# One you might find interesting (Photo Heavy!)



## TRfromMT (Feb 18, 2019)

This is a Carothers "utility fighter" model. Now, I really don't know about the weapon aspect of knives and handles, and the maker of this knife is renowned for thinking through every detail of a design from the fasteners, to the edge, to the handle ergo's and the steel. He's fanatical about purpose-driven performance. This particular model is a collaboration with a friend of his, a delta forces type, that he has well documented.

Having said that, the handle on this thing bugged me. The back end tapers too thin from top to bottom and the feel was as if it wanted to slip forward in your hand all the time.

I designed a handle with a little "tailhook" which gives you a little purchase for your back two fingers. The balance point is unchanged, and the additional handle makes a big difference. The original maker of this would argue that some elements are compromised. So be it.

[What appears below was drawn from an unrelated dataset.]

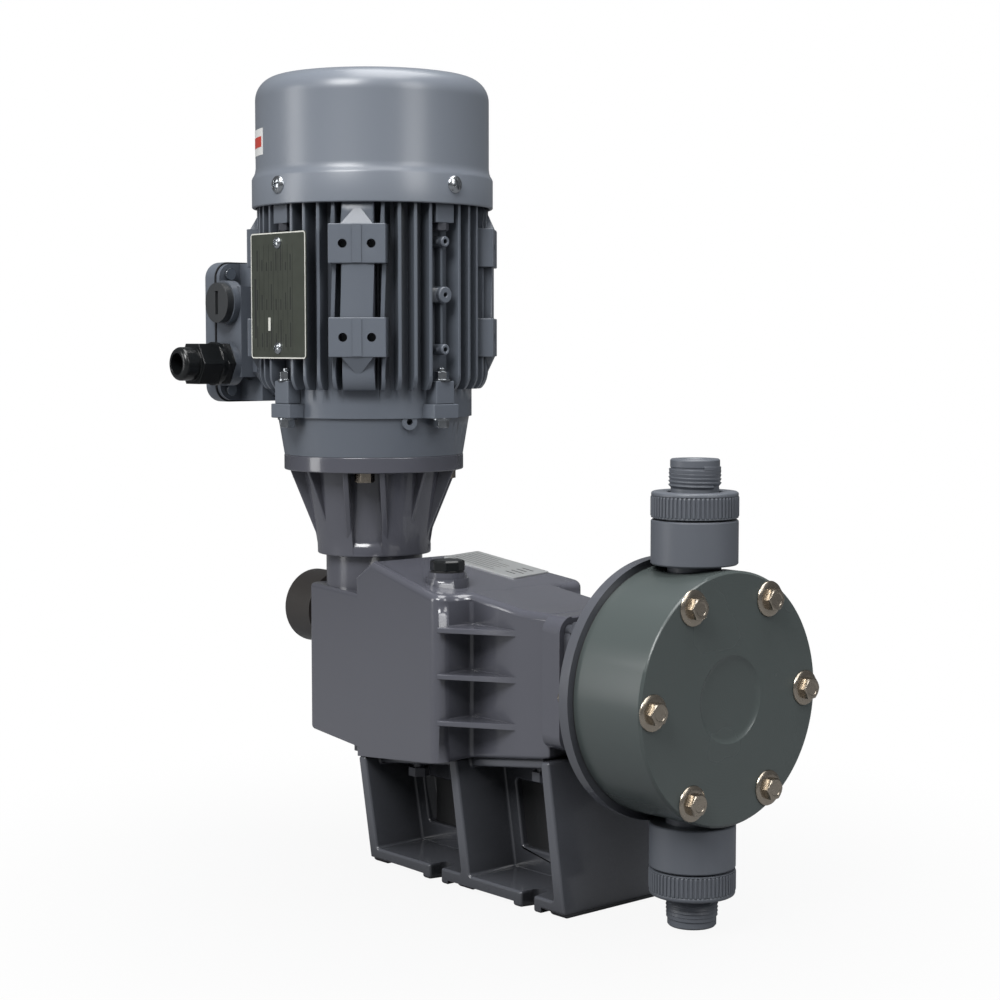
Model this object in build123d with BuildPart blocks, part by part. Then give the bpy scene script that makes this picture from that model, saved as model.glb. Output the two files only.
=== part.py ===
from build123d import *
from math import atan2, cos, degrees, pi, radians, sin, sqrt
import os

os.makedirs("parts", exist_ok=True)

# Diaphragm metering pump. The origin is the centre of the base on the floor, +X points to
# the pump head and +Z up the motor. The stroke axis runs along X at stroke_z.

# ---------------------------------------------------------------- driving dimensions (mm)
stroke_z = 120.0            # height of the stroke axis
motor_x = -124.0            # vertical axis of the motor and the worm
wheel_x = -80.0             # axis of the worm wheel and the eccentric shaft
valve_x = 134.3             # vertical axis of both valves
stroke = 4.0                # full stroke of the diaphragm
run_gap = 0.05              # radial gap of a running fit
free_gap = 0.3              # gap between pieces that pass or lie beside each other

base_half_x = 80.0
base_half_y = 38.0
base_plate = 8.5            # top of the foot plate above the floor
base_pad = 2.5              # height of the pads under the foot plate
base_wall = 6.5
base_rake = 11.0            # how far the walls lean back over their height
base_web_half = 4.5
slot_width = 9.0
slot_depth = 12.0
slot_xs = (-22.0, 53.0)

case_rear_x = -157.0
case_wide_x = 0.6
case_rear_half = 24.5
case_wide_half = 55.0
case_wall = 4.5
rear_box_x = -97.0          # front end of the low rear box
rear_box_bottom = 64.0
rear_box_top = 152.0
mid_bottom_rear = 58.0      # underside of the middle body at rear_box_x
mid_bottom_front = 79.0     # underside at the front face
mid_top_rear = 161.0
mid_top_peak = 172.0
mid_top_peak_x = -75.0
mid_top_front = 160.0
front_face_x = 62.0
front_half = 31.0
front_top = 155.0
front_dip_x = 39.0          # where the sloping top of the front block turns level
case_round = 4.0
front_bore = 22.0
neck_r = 28.3
neck_top = 171.0
neck_bore = 21.0

cover_x = 75.0              # front face of the bearing cover
cover_half_y = 36.0
cover_half_z = 35.0

ring_rear_x = 107.8
ring_front_x = 114.0
ring_r = 67.0
head_neck_r = 30.0
head_neck_bore = 26.0
head_front_x = 159.4
head_r = 63.2
bolt_circle = 54.8
bolt_count = 6
head_bolt = 6.0             # thread of the head bolts
washer_r = 9.0
washer_t = 1.6
hex_af = 10.0
hex_head = 4.0
chamber_r = 40.0
chamber_depth = 5.0
diaphragm_r = 47.0
diaphragm_t = 3.0

valve_start = 67.3          # distances from the stroke axis along a valve
valve_end = 87.0
union_end = 101.0
spigot_end = 117.0
valve_r = 21.75
valve_neck_r = 15.0
union_r = 22.0
spigot_r = 13.2
spigot_neck_r = 12.8        # plain shank inside the union nut
relief_length = 0.5
port_r = 7.0
ball_r = 7.5
seat_bore = 5.5
seat_t = 4.0
ball_lift = 3.0
cage_r = 9.5

rod_r = 9.0
wheel_pitch_r = 30.0
wheel_teeth = 20
tooth_module = 2.0 * wheel_pitch_r / wheel_teeth
wheel_half = 7.0
shaft_r = 8.0
cam_r = 16.0
cam_inner = 8.0
cam_outer = 16.0
throw = stroke / 2
worm_pitch_r = wheel_x - motor_x - wheel_pitch_r
worm_length = 46.0

knob_z = 134.0
knob_r = 22.0
knob_rear_x = -186.0
spindle_r = 5.0

flange_z = 229.4            # joint face between lantern and motor
lantern_flange = 9.0
lantern_r = 52.5
lantern_foot_r = 33.3
motor_bolt_circle = 42.5
shaft_d = 14.0
key_width = 5.0
key_height = 5.0
key_depth = 3.0
key_length = 16.0
key_low = 202.0
frame_bottom = 259.5
frame_top = 374.0
frame_core_r = 57.5
fin_r = 67.0
fin_t = 2.2
pad_r = 71.5
cowl_r = 70.0
cowl_upper_r = 67.7
cowl_top = 452.7
box_lid_x = -235.0
box_back_x = -196.0
box_half_y = 45.0
box_bottom = 258.0
box_top = 343.0
entry_x = -209.5
plug_z = 318.0
gland_z = 281.5


# ---------------------------------------------------------------- shared shapes
def motor_plane(z):
    return Plane(origin=(motor_x, 0, z))


def stroke_plane(x):
    return Plane(origin=(x, 0, stroke_z), x_dir=(0, 1, 0), z_dir=(1, 0, 0))


def wheel_plane(y):
    return Plane(origin=(wheel_x, y, stroke_z), x_dir=(1, 0, 0), z_dir=(0, 1, 0))


def ring(plane, outer, length, inner=0.0, mode=Mode.ADD):
    with BuildSketch(plane) as profile:
        Circle(outer)
        if inner > 0:
            Circle(inner, mode=Mode.SUBTRACT)
    extrude(profile.sketch, amount=length, mode=mode)


def prism(plane, points, length, mode=Mode.ADD, both=False):
    with BuildSketch(plane) as profile:
        with BuildLine():
            Polyline(*points, close=True)
        make_face()
    extrude(profile.sketch, amount=length, mode=mode, both=both)


def hexagon(plane, across, length, mode=Mode.ADD):
    with BuildSketch(plane) as profile:
        RegularPolygon(across / 2, 6, major_radius=False)
    extrude(profile.sketch, amount=length, mode=mode)


def save(piece, name):
    piece.part.label = name
    export_step(piece.part, f"parts/{name}.step")


def case_half(x):
    slope = (case_wide_half - case_rear_half) / (case_wide_x - case_rear_x)
    return case_rear_half + slope * (x - case_rear_x)


def underside(x):
    slope = (mid_bottom_front - mid_bottom_rear) / (front_face_x - rear_box_x)
    return mid_bottom_rear + slope * (x - rear_box_x)


def top_side(x):
    slope = (mid_top_front - mid_top_peak) / (case_wide_x - mid_top_peak_x)
    return mid_top_peak + slope * (x - mid_top_peak_x)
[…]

A series of photos below tell the story.

The extra area that overhangs the tail end is filled with 2 pieces of micarta, 1/2 the thickness of the tang and makes a little horseshoe piece that wraps around the back end.

The ironwood in this set of slabs is from the same block as the large bowie finished late last year.

Reactions: Like 4 | EyeCandy! 5 | Way Cool 3


----------



## TRfromMT (Feb 18, 2019)

This shows the filler piece where the tang disappears into the slabs.

Reactions: Like 7 | EyeCandy! 1 | Way Cool 1


----------



## Nature Man (Feb 18, 2019)

Tailhook design is an interesting feature. Almost looks like a pistol handle. DIW looks great! Chuck

Reactions: Thank You! 1 | Agree 1


----------



## Eric Rorabaugh (Feb 18, 2019)

Love them both. Great job on the handle. The "hook" will be better to be able to hang onto it.

Reactions: Thank You! 1


----------



## milkbaby (Feb 18, 2019)

YES! I totally dig it, nice job!!!

Reactions: Thank You! 1


----------



## ripjack13 (Feb 18, 2019)

Oh man. Very nicely re-done sir.

Reactions: Thank You! 1


----------



## Rocking RP (Feb 20, 2019)

Very nice handle. Knives look like very good quality.

Reactions: Thank You! 1


----------



## Tom Renfrow (Feb 23, 2019)

Nice job. I'm a big fan of the handle shape. The hourglass shape on the finger side is perfect.


----------